Nick immediately said hello and Miyoko smiled in return. They walked together down the street, exchanging pleasantries, until they reached the train station, where she handed him her card, flashing him another smile, and went on her way. Several days later, after preliminary research in which he learned she had recently won a major Hokkaido beauty contest and still lived with her mother, he was sitting down with her over lunch at the Sapporo Royal Hotel, the leading Western-style hotel in the city. Before she was even finished with her soup, he had proposed marriage.

Nick had long been complaining to friends about wife number two, grumbling that she was more interested in the family business than in him. At age forty-five, he still cut an impressive figure. He was in reasonably good shape, always impeccably dressed, and had
a smattering of gray in his short cropped hair that lent him a certain air of distinction. With his wealth, he viewed himself an ideal catch for any girl and had begun thinking that perhaps it was time yet again to make some changes.

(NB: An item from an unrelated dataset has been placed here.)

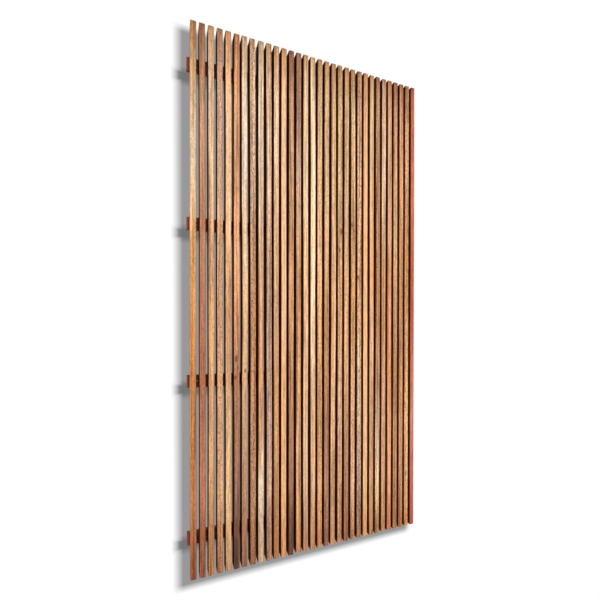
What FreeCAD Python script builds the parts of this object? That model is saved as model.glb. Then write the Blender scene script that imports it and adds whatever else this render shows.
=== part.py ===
"""Slatted garden privacy screen: upright timber slats on edge, screwed from behind to four rails.

Row frame, in millimetres: X along the width, -Y to the front, +Z up. The origin is the centre of
the plane that the rails' rear faces lie in, which is the plane the screen is fixed against.
"""
import FreeCAD, Part
import os
from FreeCAD import Vector

# --- overall size -------------------------------------------------------------------------------
PANEL_HEIGHT = 1800.0          # length of every slat
PANEL_WIDTH = 900.0            # length of every rail

# --- slats --------------------------------------------------------------------------------------
SLAT_COUNT = 32
SLAT_FACE = 19.0               # width of the narrow face that shows at the front
SLAT_DEPTH = 40.0              # front to back
SLAT_ARRIS = 2.0               # radius of the eased long edges
SLAT_END_EASE = 0.8            # bevel round each sawn end

# --- rails --------------------------------------------------------------------------------------
RAIL_COUNT = 4
RAIL_HEIGHT = 42.0
RAIL_THICKNESS = 15.0
RAIL_ARRIS = 1.5               # radius of the eased long edges
RAIL_OVERHANG = 10.0           # how far a rail stands out past the outermost slat
RAIL_INSET = 112.0             # slat end to the centre of the nearest rail

# --- wood screws, driven from behind through a rail into a slat ------------------------------------
SCREW_HEAD_DIA = 8.0
SCREW_SHANK_DIA = 4.0
SCREW_THREAD_DIA = 3.0         # envelope of the part that bites into the slat
SCREW_RIM = 0.4                # straight edge of the head above its cone
SCREW_SHANK_LENGTH = 14.0      # head face to the end of the plain shank
SCREW_LENGTH = 35.0
SCREW_POINT = 4.0              # length of the tapered tip
SCREW_TIP_DIA = 0.6
RECESS_SPAN = 4.2              # cross recess, tip to tip
RECESS_WIDTH = 0.9
RECESS_DEPTH = 1.6
SHANK_CLEARANCE = 0.2          # round the shank in the rail
PILOT_CLEARANCE = 0.05         # round the thread in the slat
PILOT_RUN_OUT = 2.0            # drilled on past the tip
SCREW_HEAD_SINK = 0.3          # head face below the rail's rear face

# --- fixing holes through the rails, one in the first gap and one in the last -----------------------
FIXING_HOLE_DIA = 5.0

# --- derived ------------------------------------------------------------------------------------
SLAT_RUN = PANEL_WIDTH - 2.0 * RAIL_OVERHANG           # first slat's outer face to the last's
SLAT_PITCH = (SLAT_RUN - SLAT_FACE) / (SLAT_COUNT - 1)
SLAT_GAP = SLAT_PITCH - SLAT_FACE
RAIL_FRONT_Y = -RAIL_THICKNESS
SLAT_FRONT_Y = RAIL_FRONT_Y - SLAT_DEPTH
RAIL_SPACING = (PANEL_HEIGHT - 2.0 * RAIL_INSET) / (RAIL_COUNT - 1)
CONE_DEPTH = (SCREW_HEAD_DIA - SCREW_SHANK_DIA) / 2.0  # 90 degree countersink
RAIL_NAMES = ("rail_top", "rail_upper", "rail_lower", "rail_bottom")
FORWARD = Vector(0.0, -1.0, 0.0)                       # the way a screw is driven


def slat_x(index):
    """Centre of a slat across the width, counted from 0 at the left."""
    return -SLAT_RUN / 2.0 + SLAT_FACE / 2.0 + index * SLAT_PITCH


def rail_z(index):
    """Centre height of a rail, counted from 0 at the top."""
    return PANEL_HEIGHT / 2.0 - RAIL_INSET - index * RAIL_SPACING


def fixing_x():
    """Centre of the first and the last gap between slats."""
    first = slat_x(0) + SLAT_PITCH / 2.0
    return (first, -first)


def edges_along(shape, direction):
    """Straight edges of a shape that run along a direction."""
    return [edge for edge in shape.Edges
            if abs(abs(edge.tangentAt(edge.FirstParameter).dot(direction)) - 1.0) < 1e-6]


def end_edges(shape, axis, half_length):
    """Edges that lie in the two end planes of a length of timber."""
    found = []
    for edge in shape.Edges:
        middle = getattr(edge.CenterOfMass, axis)
        span = [getattr(vertex.Point, axis) for vertex in edge.Vertexes]
        if abs(abs(middle) - half_length) < 1e-6 and max(span) - min(span) < 1e-6:
            found.append(edge)
    return found


def rod(diameter, length, start):
    """Round bar driven forwards from a point on its axis."""
    return Part.makeCylinder(diameter / 2.0, length, start, FORWARD)


def cone(wide, narrow, length, start):
    """Round taper driven forwards, wide end first."""
    return Part.makeCone(wide / 2.0, narrow / 2.0, length, start, FORWARD)


def slat_shape(index):
    """One slat with eased edges and a pilot hole for each rail's screw."""
    x = slat_x(index)
    corner = Vector(-SLAT_FACE / 2.0, SLAT_FRONT_Y, -PANEL_HEIGHT / 2.0)
    body = Part.makeBox(SLAT_FACE, SLAT_DEPTH, PANEL_HEIGHT, corner)
    body = body.makeFillet(SLAT_ARRIS, edges_along(body, Vector(0, 0, 1)))
    body = body.makeChamfer(SLAT_END_EASE, end_edges(body, "z", PANEL_HEIGHT / 2.0))
    pilot_depth = SCREW_HEAD_SINK + SCREW_LENGTH - RAIL_THICKNESS + PILOT_RUN_OUT
    pilots = [rod(SCREW_THREAD_DIA + 2.0 * PILOT_CLEARANCE, pilot_depth,
                  Vector(0.0, RAIL_FRONT_Y, rail_z(rail)))
              for rail in range(RAIL_COUNT)]
    body = body.cut(Part.makeCompound(pilots))
    body.translate(Vector(x, 0.0, 0.0))
    return body.Solids[0]


def rail_shape(index):
    """One rail with a countersunk hole behind every slat and two plain fixing holes."""
    z = rail_z(index)
    corner = Vector(-PANEL_WIDTH / 2.0, RAIL_FRONT_Y, z - RAIL_HEIGHT / 2.0)
    body = Part.makeBox(PANEL_WIDTH, RAIL_THICKNESS, RAIL_HEIGHT, corner)
    body = body.makeFillet(RAIL_ARRIS, edges_along(body, Vector(1, 0, 0)))
    rim = SCREW_HEAD_SINK + SCREW_RIM
    bores = []
    for slat in range(SLAT_COUNT):
        x = slat_x(slat)
        bores.append(rod(SCREW_SHANK_DIA + 2.0 * SHANK_CLEARANCE, RAIL_THICKNESS, Vector(x, 0.0, z)))
        bores.append(rod(SCREW_HEAD_DIA, rim, Vector(x, 0.0, z)).fuse(
            cone(SCREW_HEAD_DIA, SCREW_SHANK_DIA, CONE_DEPTH, Vector(x, -rim, z))))
    for x in fixing_x():
        bores.append(rod(FIXING_HOLE_DIA, RAIL_THICKNESS, Vector(x, 0.0, z)))
    return body.cut(bores).Solids[0]


def screw_shape():
    """One countersunk wood screw, its head face on the origin, driven forwards."""
    start = Vector(0.0, 0.0, 0.0)
    cone_start = Vector(0.0, -SCREW_RIM, 0.0)
    shank_start = Vector(0.0, -SCREW_RIM - CONE_DEPTH, 0.0)
    thread_start = Vector(0.0, -SCREW_SHANK_LENGTH, 0.0)
    point_start = Vector(0.0, -SCREW_LENGTH + SCREW_POINT, 0.0)
    body = rod(SCREW_HEAD_DIA, SCREW_RIM, start)
    body = body.fuse(cone(SCREW_HEAD_DIA, SCREW_SHANK_DIA, CONE_DEPTH, cone_start))
    body = body.fuse(rod(SCREW_SHANK_DIA, SCREW_SHANK_LENGTH - SCREW_RIM - CONE_DEPTH, shank_start))
    body = body.fuse(rod(SCREW_THREAD_DIA, SCREW_LENGTH - SCREW_SHANK_LENGTH - SCREW_POINT, thread_start))
    body = body.fuse(cone(SCREW_THREAD_DIA, SCREW_TIP_DIA, SCREW_POINT, point_start))
    for span_x, span_z in ((RECESS_SPAN, RECESS_WIDTH), (RECESS_WIDTH, RECESS_SPAN)):
        corner = Vector(-span_x / 2.0, -RECESS_DEPTH, -span_z / 2.0)
        body = body.cut(Part.makeBox(span_x, RECESS_DEPTH, span_z, corner))
    return body.removeSplitter().Solids[0]


def screw_row(index):
    """The screws of one rail, one behind every slat."""
    screw = screw_shape()
    screws = []
    for slat in range(SLAT_COUNT):
        placed = screw.copy()
        placed.translate(Vector(slat_x(slat), -SCREW_HEAD_SINK, rail_z(index)))
        screws.append(placed)
    return Part.makeCompound(screws)


def build():
    os.makedirs("parts", exist_ok=True)
    for index in range(SLAT_COUNT):
        slat_shape(index).exportStep("parts/slat_%02d.step" % (index + 1))
    for index, name in enumerate(RAIL_NAMES):
        rail_shape(index).exportStep("parts/%s.step" % name)
        screw_row(index).exportStep("parts/screws_%s.step" % name)


build()
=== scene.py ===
"""Slatted garden privacy screen: timber slats on edge, dark rails behind them, and the plain
studio round it.

Everything is in metres in the row frame: X along the width, -Y out of the slatted front, +Z up.
"""

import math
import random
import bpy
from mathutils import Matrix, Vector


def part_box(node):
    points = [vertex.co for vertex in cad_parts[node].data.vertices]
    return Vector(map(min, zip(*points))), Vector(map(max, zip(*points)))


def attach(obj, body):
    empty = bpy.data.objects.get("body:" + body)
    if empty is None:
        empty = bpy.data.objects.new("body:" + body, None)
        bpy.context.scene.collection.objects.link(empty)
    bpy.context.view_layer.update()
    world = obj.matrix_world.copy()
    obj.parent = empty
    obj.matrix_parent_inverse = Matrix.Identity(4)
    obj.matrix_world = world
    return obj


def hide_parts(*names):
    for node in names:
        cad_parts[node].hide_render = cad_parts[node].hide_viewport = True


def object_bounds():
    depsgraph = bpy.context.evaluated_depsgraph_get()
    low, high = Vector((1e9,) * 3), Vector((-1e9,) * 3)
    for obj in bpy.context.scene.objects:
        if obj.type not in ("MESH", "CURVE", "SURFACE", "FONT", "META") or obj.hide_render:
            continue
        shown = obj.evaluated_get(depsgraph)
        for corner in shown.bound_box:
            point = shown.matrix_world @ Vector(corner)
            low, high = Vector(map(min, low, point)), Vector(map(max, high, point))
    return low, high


bl_info = {
    "name": "Garden Privacy Screen",
    "version": (1, 0, 0),
    "blender": (4, 5, 0),
    "location": "3D View > Sidebar > Privacy Screen",
    "description": "Dresses a timber screen's slats, rails and screws and sets up its studio",
    "category": "Object",
}

import bpy
from bpy.props import FloatProperty, FloatVectorProperty, PointerProperty
from mathutils import Matrix, Vector

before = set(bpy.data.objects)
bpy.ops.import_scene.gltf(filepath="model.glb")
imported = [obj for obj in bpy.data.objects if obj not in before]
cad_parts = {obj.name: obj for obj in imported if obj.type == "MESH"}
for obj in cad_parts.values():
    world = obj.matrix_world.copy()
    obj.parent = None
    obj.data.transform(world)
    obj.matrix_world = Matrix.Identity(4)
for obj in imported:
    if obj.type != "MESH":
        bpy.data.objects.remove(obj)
CAD_LOW, CAD_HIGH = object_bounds()

SLATS = ["slat_%02d" % number for number in range(1, 33)]
RAILS = ["rail_top", "rail_upper", "rail_lower", "rail_bottom"]
SCREWS = ["screws_" + rail for rail in RAILS]

# --- the timber store ---------------------------------------------------------------------------
# Tones as they look in plain light, 0 to 255.
TONES = {
    "ivory": (243, 206, 168),
    "pearl": (228, 198, 170),
    "cream": (240, 202, 160),
    "sand": (226, 186, 150),
    "peach": (238, 186, 140),
    "apricot": (229, 173, 125),
    "straw": (220, 175, 130),
    "honey": (211, 159, 112),
    "orange": (218, 153, 108),
    "gold": (202, 149, 95),
    "amber": (198, 136, 80),
    "rose": (207, 160, 124),
    "beige": (206, 166, 137),
    "tan": (203, 151, 110),
    "ash": (190, 152, 127),
    "toffee": (188, 136, 97),
    "terracotta": (197, 134, 96),
    "copper": (172, 110, 66),
    "brown": (174, 125, 89),
    "russet": (174, 108, 74),
    "mauve": (168, 120, 93),
    "umber": (116, 76, 53),
    "vermilion": (176, 84, 54),
    "flame": (198, 108, 72),
    "coral": (184, 102, 77),
    "blush": (198, 132, 108),
}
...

He told his new inamorata he was known as the King of Roppongi and that he was the richest
gaijin
in all of Japan. He owned seven or eight companies, he said, a slew of restaurants and houses all over the place. He had limos, yachts, sports cars. He couldn’t keep track of it all. He would share it with her, he said, if she would accompany him to a room he had booked and took what he called in Japanese the
Ii Ojosan Tesuto
(Nice Girl Test) – meaning the test to determine if she was still a virgin. He was Italian, he explained, and Italians only married virgins. It was a religious thing. Dating back centuries.

The outrageousness of what he proposed gave him not the slightest pause. His demands were no different to his mind than someone like Aristotle Onassis or Howard Hughes or Prince Charles might make. To such people the normal rules didn’t apply. And he was in the same class, of that he was convinced.